Tuesday, September 28, 2010
IMPORTANT CULTURAL PROPERTY MARKER AT STA. MONICA CHURCH COMPLEX, SARRAT, ILOCOS NORTE UNVEILED
Alvina and the bishop of the diocese of Laoag Sergio
Lasam Utleg unveiled the Important Cultural Property
marker at Santa Monica Church Complex in Sarrat,
Ilocos Norte on September 27, 2009. Witnesses to
the unveiling were Municipal Mayor Edito Alberto G.
Balento, Municipal Vice-Mayor Corazon R. Abas,
parish priest Rev. Romualde D. Batoon and NM
Director III Cecilio G. Salcedo. The public declaration
and unveiling of the Important Cultural Property marker
were held in conjunction with the feast of Saint Michael
and attended by local officials and parishioners.

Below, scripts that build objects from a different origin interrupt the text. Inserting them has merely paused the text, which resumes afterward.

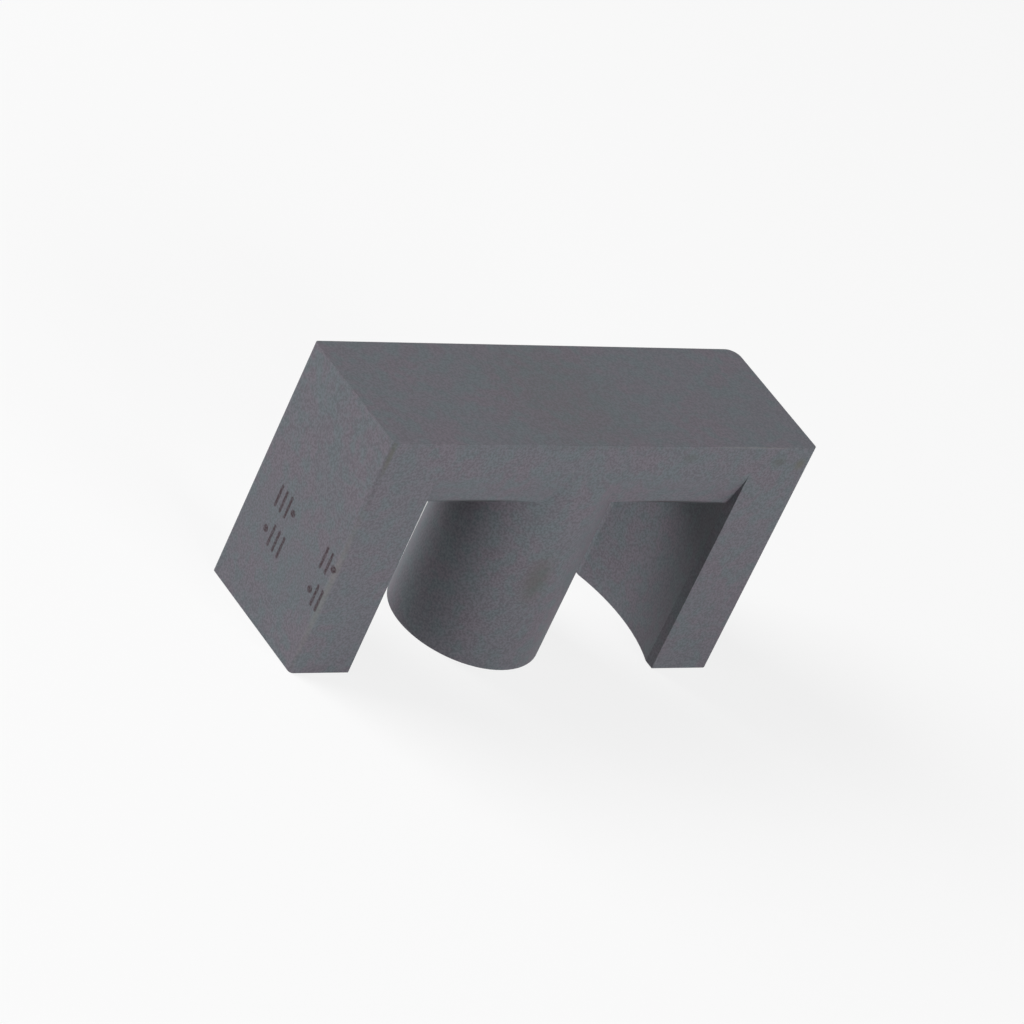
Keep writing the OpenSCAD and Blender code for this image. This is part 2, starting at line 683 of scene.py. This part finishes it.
PATCHES = (
    Patch("rubbed_back_edge", (10.5, -4.65, 15.9), (4.2, 0.12, 0.12), Tone.RUBBED_AND_PAINTED_HIGHLIGHT, 0.25),
    # Wear and painted highlight: a light line along the lower left front edge.
    Patch("rubbed_and_painted_highlight_left_edge", (-14.85, -4.6, 5.5), (0.35, 0.35, 8.0), Tone.RUBBED_AND_PAINTED_HIGHLIGHT, 0.4),
    # Painted shade: an olive-tinted dark band on the rounded upper left front edge.
    Patch("painted_shade_on_left_edge", (-14.8, -4.65, 15.0), (0.26, 0.26, 1.9), Tone.OLIVE, 0.5),
    Patch("corner_stain_outer", (14.2, -4.65, 14.75), (0.55, 0.5, 0.6), Tone.OLIVE, 0.6),
    Patch("corner_stain_inner", (12.6, -4.65, 14.9), (0.7, 0.5, 0.5), Tone.STAIN, 0.5),
    Patch("yoke_stain", (6.1, -4.65, 15.1), (0.8, 0.5, 0.45), Tone.STAIN, 0.4),
    Patch("setter_shade", (-1.0, 0.0, 15.9), (6.5, 9.0, 0.6), Tone.STAIN, 0.14),
    # Painted shade: a dark line along the lower edge of each bevel, under the yoke.
    Patch("painted_shade_under_yoke_left", (-6.8, -4.0, 11.5), (4.6, 0.24, 0.24), Tone.PAINTED_SHADE_LINE, 0.95),
    Patch("painted_shade_under_yoke_right", (6.9, -4.0, 11.5), (4.6, 0.24, 0.24), Tone.PAINTED_SHADE_LINE, 0.95),
    Patch("post_smudge", (-0.6, -4.6, 6.4), (1.2, 1.4, 2.4), Tone.STAIN, 0.55),
)

MARKS = (
    *(MarkKind.TICK.at(across, 7.15) for across in (2.1, 1.55, 1.0)),
    MarkKind.DOT.at(0.45, 7.15),
    MarkKind.DOT.at(2.0, 4.95),
    *(MarkKind.TICK.at(across, 4.95) for across in (1.35, 0.8, 0.25)),
    *(MarkKind.TICK.at(across, 7.05) for across in (-3.3, -3.85)),
    MarkKind.DOT.at(-4.35, 7.05),
    MarkKind.DOT.at(-3.3, 4.85),
    *(MarkKind.TICK.at(across, 4.85) for across in (-3.85, -4.35)),
)


def main() -> None:
    """Build the core half, the studio and the camera, and report each."""
    logging.basicConfig(level=logging.INFO, format="%(name)s: %(message)s")
    core = CoreHalf(finish=SinteredFerrite(patches=PATCHES, marks=MARKS))
    piece = core.build()
    core.dress()
    log.info("%s: %d faces", piece.name, len(piece.data.polygons))
    Studio().build()
    log.info("studio: floor, surround and soft boxes")
    Viewpoint().place()
    log.info("camera placed")
    bpy.context.scene.view_settings.view_transform = "Standard"


if __name__ == "__main__":
    main()
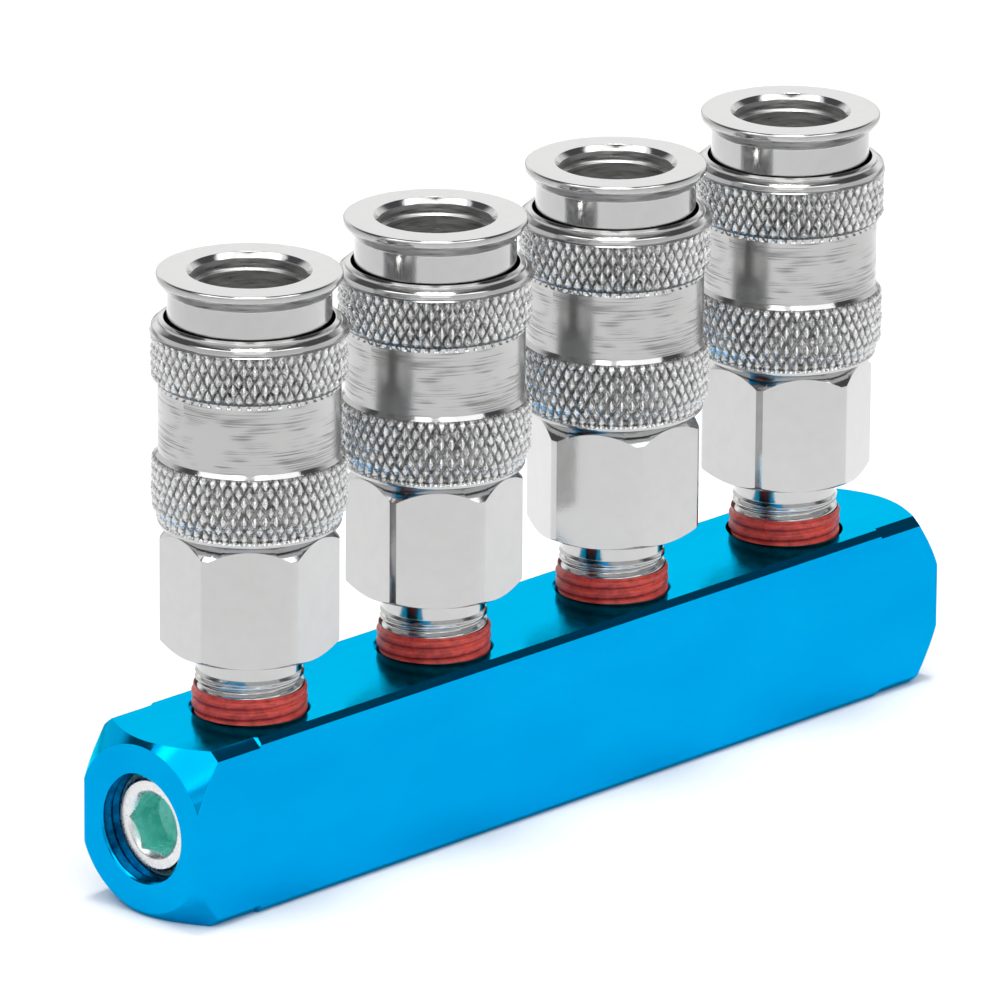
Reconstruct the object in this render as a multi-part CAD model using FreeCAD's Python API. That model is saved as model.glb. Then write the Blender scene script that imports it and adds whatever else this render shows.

Pursuant to Presidential Decree 374, amending
certain sections of Republic Act 4846, otherwise known
as “The Cultural Properties Preservation and Protection
Act” and Republic Act 8492 or the National Museum
Act of 1998, the National Museum with the support of
a panel of experts declared the Santa Monica Church
Complex as an Important Cultural Property based on
the criteria set by the National Museum. The members
of the panel included Architect Augusto F. Villalon, Fr.
Milan Ted D. Torralba, Ms. Anna Maria L. Harper, Fr.
Rene B. Javellana and Mr. Cecilio G. Salcedo.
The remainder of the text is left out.